— START DATA LINES —
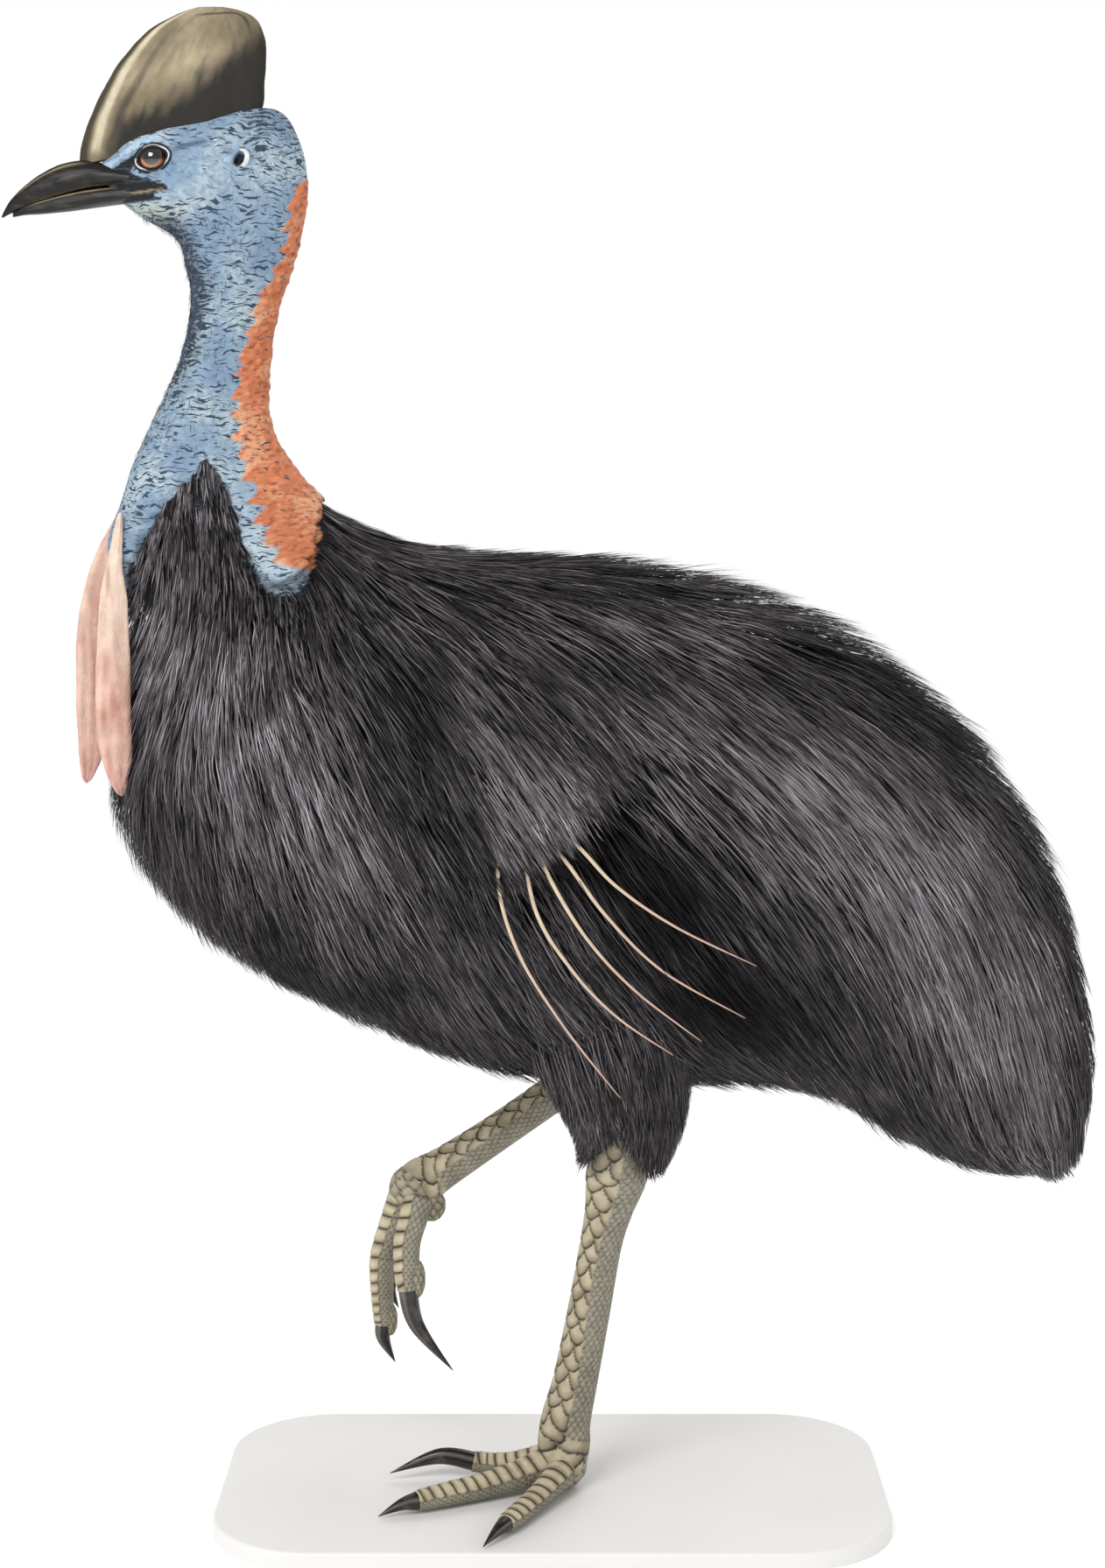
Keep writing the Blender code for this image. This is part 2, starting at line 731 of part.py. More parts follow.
def on_the_base(rings):
    """The rings with their undersides flattened where they would pass into the base."""
    floor = BASE_THICK + GAP
    return [np.column_stack([ring[:, :2], np.maximum(ring[:, 2], floor)]) for ring in rings]


def make_foot(word, toes, lead, shank):
    """The three toes and claws of one foot, cut to meet the shank and each other."""
    cutters = [shank]
    for name in ("middle", "outer", "inner"):
        toe_rings, claw_rings = toe_parts(toes[name], lead)
        if word == "left":
            toe_rings = on_the_base(toe_rings)
            claw_rings = on_the_base(claw_rings)
        toe = mesh_object(f"toe_{name}_{word}", toe_rings, "leg_skin")
        rooms = [mesh_object("room", grown(rings, CLEAR), "leg_skin") for rings in cutters]
        combine(toe, rooms, "DIFFERENCE")
        mesh_object(f"claw_{name}_{word}", claw_rings, "claw_horn")
        if name == "middle":
            cutters.append(toe_rings)


def thigh_rings(rows):
    """Rings round a whole feathered thigh, out to the tips of its locks."""
    places = np.linspace(0, len(rows) - 1, 8)
    return limb_rings(rows, (-1, 0, 0), places, 14)


def thigh_core_rings(rows):
    """Rings of the thigh's core. Inside the trunk it is full, and below it lies under the locks."""
    places = np.linspace(0, len(rows) - 1, 8)[:-1]
    return limb_rings(rows, (-1, 0, 0), places, 14, thigh_relief)


def thigh_relief(place, angle):
    """How far under its locks the thigh's core lies."""
    return -THIGH_COAT * min(max(place - 1.3, 0), 1)


def lock_object(points, normals, length_sizes):
    """One flat lock along a line of points. Its sections are thin lozenges, and it ends in a
    point. length_sizes holds the width and thickness of each section in millimetres."""
    work = bmesh.new()
    along = unit(np.gradient(points, axis=0))
    loops = []
    for k, (width, thick) in enumerate(length_sizes):
        across = unit(np.cross(along[k], normals[k])) * width * MM / 2
        out = unit(np.cross(across, along[k])) * thick * MM / 2
        corners = (points[k] + across, points[k] + out, points[k] - across, points[k] - out)
        loops.append([work.verts.new(corner) for corner in corners])
    tip = work.verts.new(points[-1])
    for lower, upper in zip(loops, loops[1:]):
        for k in range(4):
            j = (k + 1) % 4
            work.faces.new((lower[k], lower[j], upper[j], upper[k]))
    for k in range(4):
        work.faces.new((loops[-1][k], loops[-1][(k + 1) % 4], tip))
    work.faces.new(loops[0][::-1])
    bmesh.ops.triangulate(work, faces=work.faces[:])
    if work.calc_volume(signed=True) < 0:
        bmesh.ops.reverse_faces(work, faces=work.faces[:])
    data = bpy.data.meshes.new("lock")
    work.to_mesh(data)
    work.free()
    data.materials.append(material("plumage"))
    obj = bpy.data.objects.new("lock", data)
    bpy.context.scene.collection.objects.link(obj)
    return obj


def lock_sizes(kind, scale):
    """Width and thickness of each section of a lock of one kind."""
    return [(kind["width"] * scale * w, kind["thick"] * t) for w, t in zip(LOCK_WIDTHS, LOCK_THICKS)]


def thigh_locks(rows, first_row, rng):
    """Locks in rings round the lower thigh, within the outline that its rows give."""
    made = []
    reach = len(rows) - 1
    for tier, place in enumerate(np.linspace(first_row, THIGH_BARE - 0.5, 2)):
        for turn in turned(6, 0.5 * tier):
            angle = turn + rng.uniform(-0.1, 0.1)
            end = min(place + 1.35 + rng.uniform(-0.1, 0.15), reach + 0.1 * rng.uniform(-1, 1))
            places = place + (end - place) * np.array(LOCK_STEPS)
            data = spline(rows, places)
            centres = np.stack([data[:, 0], data[:, 2], data[:, 1]], axis=1) * MM
            centres[:, 2] += BASE_THICK
            centres[-1] += (centres[-1] - centres[-2]) * max(0, end - reach)
            front, side = path_frames(centres, (-1, 0, 0))
            inset = np.array([THIGH_COAT + 5, 10, 10, 8])
            deep = ((data[:, 3] - inset) * math.cos(angle) * MM)[:, None]
            wide = ((data[:, 4] - inset) * math.sin(angle) * MM)[:, None]
            spokes = deep * front + wide * side
            made.append(lock_object(centres + spokes, unit(spokes), lock_sizes(THIGH_LOCK, rng.uniform(0.85, 1.1))))
    return made


def make_thighs():
    """The feathered thighs, open below for the hocks."""
    rng = np.random.default_rng(SEED)
    legs = (("thigh_left", THIGH_LEFT, SHANK_LEFT, 1.7), ("thigh_right", THIGH_RIGHT, SHANK_RIGHT, 1.9))
    for name, rows, shank, first_row in legs:
        thigh = mesh_object(name, thigh_core_rings(rows), "plumage")
        combine(thigh, thigh_locks(rows, first_row, rng), "UNION")
        room = mesh_object("shank room", grown(shank_rings(shank), CLEAR), "plumage")
        combine(thigh, [room], "DIFFERENCE")


def lie_of_coat(s, a, under):
    """The direction that the coat lies in on the trunk: towards the tail, and drooping."""
    point, normal, along = body_frame(s, a, under)
    wish = along + DROOP * np.array([0, 0, -1.0])
    return point, normal, unit(wish - (wish * normal).sum(axis=1, keepdims=True) * normal)


def step_on_body(s, a, under, direction, distance):
    """The station and angle a distance along the body's surface in some direction."""
    small = 0.02
    by_s = (body_point(s + small, a, under) - body_point(s - small, a, under))[0] / (2 * small)
    by_a = (body_point(s, a + small, under) - body_point(s, a - small, under))[0] / (2 * small)
    turn = np.linalg.lstsq(np.stack([by_s, by_a], axis=1), direction * distance, rcond=None)[0]
    return s + turn[0], a + turn[1]


def thigh_clearance(point, rows):
    """How many millimetres to the side a point of the coat must move to pass outside a thigh."""
    data = spline(rows, np.linspace(0, len(rows) - 1, 25))
    x, y, z = point[0] / MM, abs(point[1]) / MM, (point[2] - BASE_THICK) / MM
    gap = np.hypot(data[:, 0] - x, data[:, 1] - z)
    k = int((gap / data[:, 3]).argmin())
    across = gap[k] / (data[k, 3] + 12)
    if across >= 1:
        return 0.0
    outside = abs(data[k, 2]) + data[k, 4] * math.sqrt(1 - across**2) + 8
    return max(0.0, outside - y)


def under_wing(point, side):
    """Whether a point of the coat lies where the stub wing is."""
    if point[1] * side < 0:
        return False
    rows = spline(np.array(WING, float), np.linspace(0, len(WING) - 1, 17))
    x, z = point[0] / MM, (point[2] - BASE_THICK) / MM - WING_RAISE[side]
    return bool((np.hypot(rows[:, 0] - x, rows[:, 1] - z) < rows[:, 2] + 22).any())


def above_plumage(point, margin):
    """Whether a point lies above the plumage's edge on the neck."""
    edge = np.array(PLUMAGE_EDGE, float)
    x, z = point[0] / MM, (point[2] - BASE_THICK) / MM
    if x > edge[-1, 0]:
        return False
    return z > np.interp(x, edge[:, 0], edge[:, 1]) + margin


def lock_line(s, a, length):
    """Points and normals down one lock of the trunk, or None where it has no room."""
    depth = spline(BODY, [s])[0, 5]
    points = []
    normals = []
    place = (s, a)
    spot, normal, lie = lie_of_coat(s, a, LOCK_UNDER[0])
    if above_plumage(spot[0], 20):
        return None
    for k, (step, under) in enumerate(zip(LOCK_STEPS, LOCK_UNDER)):
        if k:
            travel = (step - LOCK_STEPS[k - 1]) * length * MM
            for _ in range(3):
                _, _, lie = lie_of_coat(*place, under)
                place = step_on_body(*place, under, lie[0], travel / 3)
        held = min(place[0], TRUNK_END)
        spot, normal, lie = lie_of_coat(held, place[1], under)
        spot = spot[0]
        if place[0] > TRUNK_END:
            spot = points[-1] + unit(0.4 * lie[0] + np.array([0, 0, -1.0])) * travel * 0.35
        side = 1 if spot[1] > 0 else -1
        if under_wing(spot, side):
            return None
        if k:
            aside = thigh_clearance(spot, THIGH_RIGHT if side > 0 else THIGH_LEFT)
            if aside > MOST_ASIDE:
                return None
            spot[1] += side * aside * MM
        points.append(spot)
        normals.append(normal[0])
    return np.array(points), np.array(normals)


def trunk_roots(rng):
    """Places spread evenly over the trunk, as far apart along the lie and across it as locks
    are."""
    count = 5000
    s = rng.uniform(TRUNK_START, TRUNK_END - 0.9, count)
    a = rng.uniform(0, 2 * math.pi, count)
    step = 0.02
    by_s = body_point(s + step, a, CORE) - body_point(s - step, a, CORE)
    by_a = body_point(s, a + step, CORE) - body_point(s, a - step, CORE)
    area = np.linalg.norm(np.cross(by_s, by_a), axis=1)
    keep = rng.uniform(0, 1, count) < area / area.max()
    s, a = s[keep], a[keep]
    points, normals, lies = lie_of_coat(s, a, CORE)
    taken = []
    for k in range(len(s)):
        if taken:
            offset = (points[taken] - points[k]) / MM
            along = offset @ lies[k]
            across = np.linalg.norm(offset - along[:, None] * lies[k], axis=1)
            if ((along / TRUNK_LOCK["along"]) ** 2 + (across / TRUNK_LOCK["across"]) ** 2).min() < 1:
                continue
        taken.append(k)
    return [(s[k], a[k]) for k in taken]


def trunk_locks():
    """The locks of the trunk's coat."""
    rng = np.random.default_rng(SEED)
    made = []
    for s, a in trunk_roots(rng):
        grade = min(max((s - TRUNK_START) / 4, 0.45), 1)
        for shorter in (1.0, 0.75, 0.5):
            line = lock_line(s, a, TRUNK_LOCK["length"] * grade * shorter * rng.uniform(0.9, 1.1))
            if line:
                sizes = lock_sizes(TRUNK_LOCK, grade * rng.uniform(0.9, 1.1))
                made.append(lock_object(*line, sizes))
                break
    print("trunk locks", len(made))
    return made


def flank_y(x, z, under=0.0):
    """Half width of the trunk's left flank at points x, z in millimetres."""
    s = np.linspace(TRUNK_START, TRUNK_END, 160)
    a = np.linspace(0.15, math.pi - 0.15, 70)
    grid_s, grid_a = np.meshgrid(s, a, indexing="ij")
    points = body_point(grid_s.ravel(), grid_a.ravel(), under)
    gap = np.hypot(points[:, 0] - x * MM, points[:, 2] - BASE_THICK - z * MM)
    nearest = np.argsort(gap)[:6]
    weight = 1 / (gap[nearest] + 1e-4)
    return float(-(points[nearest, 1] * weight).sum() / weight.sum() / MM)


def wing_rings(side):
    """Rings of a stub wing, which lies along the flank."""
    rows = []
    for x, z, deep, thick in WING:
        z += WING_RAISE[side]
        rows.append((x, z, side * (flank_y(x, z) + WING_LIFT - thick), deep, thick))
    return limb_rings(rows, (-1, 0, 0), np.linspace(0, len(rows) - 1, 8), 10)


def quill_rings(quill, side):
    """Rings of one bare quill, tapering to its tip and clear of the flank's plumage."""
    rows = []
    for k, (x, z) in enumerate(quill):
        z += WING_RAISE[side]
        lift = QUILL_LIFT if k else -4
        thick = QUILL_RADIUS * (1 - 0.72 * (k / (len(quill) - 1)) ** 2)
        rows.append((x, z, side * (max(flank_y(x, z), QUILL_LEAST) + lift), thick, thick))
    return limb_rings(rows, (-1, 0, 0), np.linspace(0, len(rows) - 1, 8), 4)


def wing_pieces(side):
    """All the rings of one wing: the stub first, then its quills."""
    return [wing_rings(side)] + [quill_rings(quill, side) for quill in QUILLS]


def make_wings():
    """The stub wings with their bare quills."""
    made = []
    for side, word in ((-1, "left"), (1, "right")):
        stub, *quills = wing_pieces(side)
        wing = mesh_object("wing_" + word, stub, "plumage")
        shafts = [mesh_object("quill", rings, "plumage") for rings in quills]
        made.append(combine(wing, shafts, "UNION"))
    return made


def make_torso():
    """The feathered trunk, open for the neck, thighs, shanks and wings."""
    torso = mesh_object("torso", body_rings(TRUNK_START, TRUNK_END, 1.0, 20, CORE), "plumage")
    combine(torso, trunk_locks(), "UNION")
    rooms = [edge_prism("bare skin room", ((-226, 1500), (-560, 1500)))]
    pieces = [thigh_rings(THIGH_LEFT), thigh_rings(THIGH_RIGHT), shank_rings(SHANK_RIGHT)]
    pieces += wing_pieces(-1) + wing_pieces(1)
    pieces += [wattle_rings(WATTLE_LEFT), wattle_rings(WATTLE_RIGHT)]
    for rings in pieces:
        rooms.append(mesh_object("room", grown(rings, CLEAR), "plumage"))
    return combine(torso, rooms, "DIFFERENCE")


def main():
    clear_scene()
    make_base()
    make_bill()
    make_head()
    make_casque()
    make_neck()
    make_wattles()
    make_shanks()
    make_foot("left", TOES_LEFT, (0, 0, 1), shank_rings(SHANK_LEFT))
    make_foot("right", TOES_RIGHT, (-1, 0, 0), shank_rings(SHANK_RIGHT))
    make_thighs()
    make_wings()
    make_torso()
    total = 0
    for obj in bpy.context.scene.objects:
        obj.data.calc_loop_triangles()
        total += len(obj.data.loop_triangles)
        print(obj.name, len(obj.data.loop_triangles))
    print("triangles in all", total)


main()
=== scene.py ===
# %% [markdown]
# # A southern cassowary in mid-stride
#
# The bird stands on its left foot with the right one lifted, its head in profile. It is a still
# model at life size: bare skin on head and neck, horn and scales where the real bird has them,
# and a coat of long loose feathers.
#
# Plain solids of the same bird are there already. This script loads them and dresses them piece
# by piece, and says for each piece which solids it stands in for. The markdown cells tell what
# comes next on the real bird, how it could be made, and why it is made this way.

# %% The frame
import math

import bpy
import numpy as np
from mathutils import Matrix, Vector, noise


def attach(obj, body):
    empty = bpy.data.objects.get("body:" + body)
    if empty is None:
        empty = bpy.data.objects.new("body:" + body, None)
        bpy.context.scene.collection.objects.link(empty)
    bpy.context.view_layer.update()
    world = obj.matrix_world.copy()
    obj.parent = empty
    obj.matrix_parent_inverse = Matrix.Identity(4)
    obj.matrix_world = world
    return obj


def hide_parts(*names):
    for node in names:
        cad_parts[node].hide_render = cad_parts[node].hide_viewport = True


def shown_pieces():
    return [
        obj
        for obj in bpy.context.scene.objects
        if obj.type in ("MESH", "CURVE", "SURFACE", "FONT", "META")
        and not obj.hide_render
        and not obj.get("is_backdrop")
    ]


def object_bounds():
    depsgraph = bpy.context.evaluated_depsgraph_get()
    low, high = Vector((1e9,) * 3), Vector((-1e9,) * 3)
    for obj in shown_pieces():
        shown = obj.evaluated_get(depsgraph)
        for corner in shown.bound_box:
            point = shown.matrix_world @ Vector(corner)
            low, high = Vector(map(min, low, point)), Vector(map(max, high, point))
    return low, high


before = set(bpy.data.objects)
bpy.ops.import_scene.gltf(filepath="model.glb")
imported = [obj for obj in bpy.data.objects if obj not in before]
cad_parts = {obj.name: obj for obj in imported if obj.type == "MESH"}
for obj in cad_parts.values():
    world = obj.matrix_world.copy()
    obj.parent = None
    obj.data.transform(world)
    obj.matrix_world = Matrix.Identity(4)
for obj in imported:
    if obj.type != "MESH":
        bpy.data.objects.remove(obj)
size_at_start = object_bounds()
print("box of the plain solids, in metres:", size_at_start)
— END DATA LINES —
#### [WHAT TO PRODUCE]
Reproduce, please, the lines of the material from its first line down to the line containing "return limb_rings(rows, (-1, 0, 0), places, 14, thigh_relief)", keeping both ends and nothing beyond them.

#### [TASK RESULT]
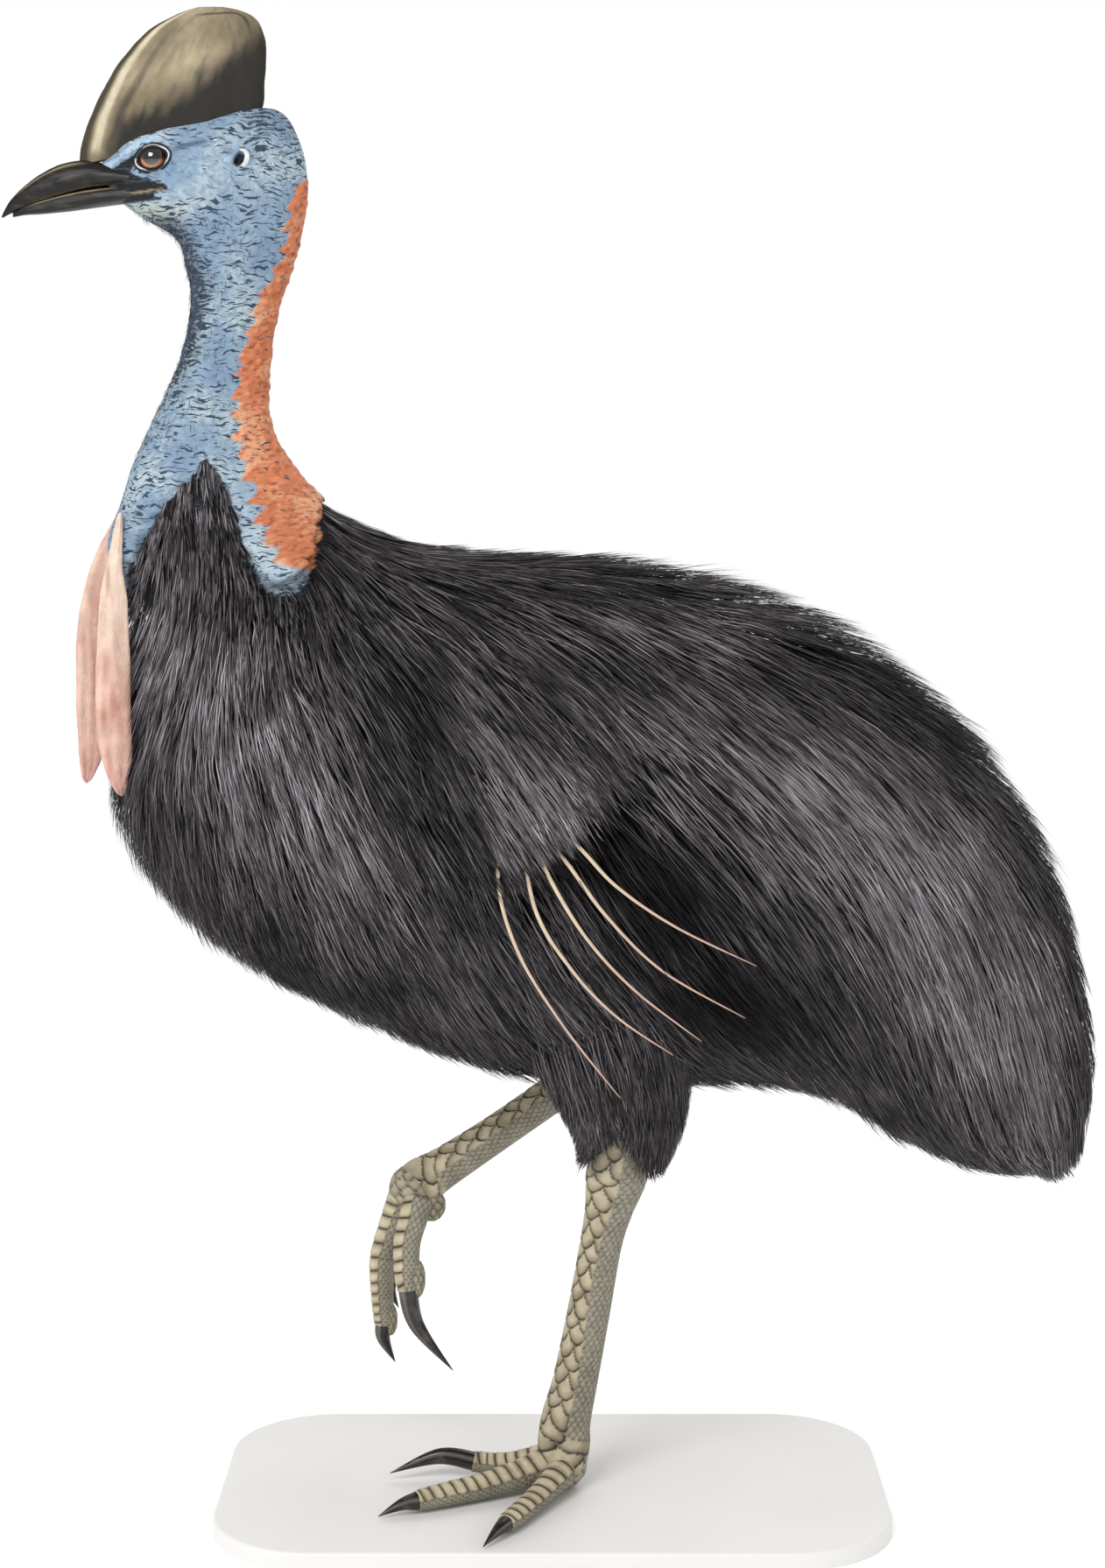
Keep writing the Blender code for this image. This is part 2, starting at line 731 of part.py. More parts follow.
def on_the_base(rings):
    """The rings with their undersides flattened where they would pass into the base."""
    floor = BASE_THICK + GAP
    return [np.column_stack([ring[:, :2], np.maximum(ring[:, 2], floor)]) for ring in rings]


def make_foot(word, toes, lead, shank):
    """The three toes and claws of one foot, cut to meet the shank and each other."""
    cutters = [shank]
    for name in ("middle", "outer", "inner"):
        toe_rings, claw_rings = toe_parts(toes[name], lead)
        if word == "left":
            toe_rings = on_the_base(toe_rings)
            claw_rings = on_the_base(claw_rings)
        toe = mesh_object(f"toe_{name}_{word}", toe_rings, "leg_skin")
        rooms = [mesh_object("room", grown(rings, CLEAR), "leg_skin") for rings in cutters]
        combine(toe, rooms, "DIFFERENCE")
        mesh_object(f"claw_{name}_{word}", claw_rings, "claw_horn")
        if name == "middle":
            cutters.append(toe_rings)


def thigh_rings(rows):
    """Rings round a whole feathered thigh, out to the tips of its locks."""
    places = np.linspace(0, len(rows) - 1, 8)
    return limb_rings(rows, (-1, 0, 0), places, 14)


def thigh_core_rings(rows):
    """Rings of the thigh's core. Inside the trunk it is full, and below it lies under the locks."""
    places = np.linspace(0, len(rows) - 1, 8)[:-1]
    return limb_rings(rows, (-1, 0, 0), places, 14, thigh_relief)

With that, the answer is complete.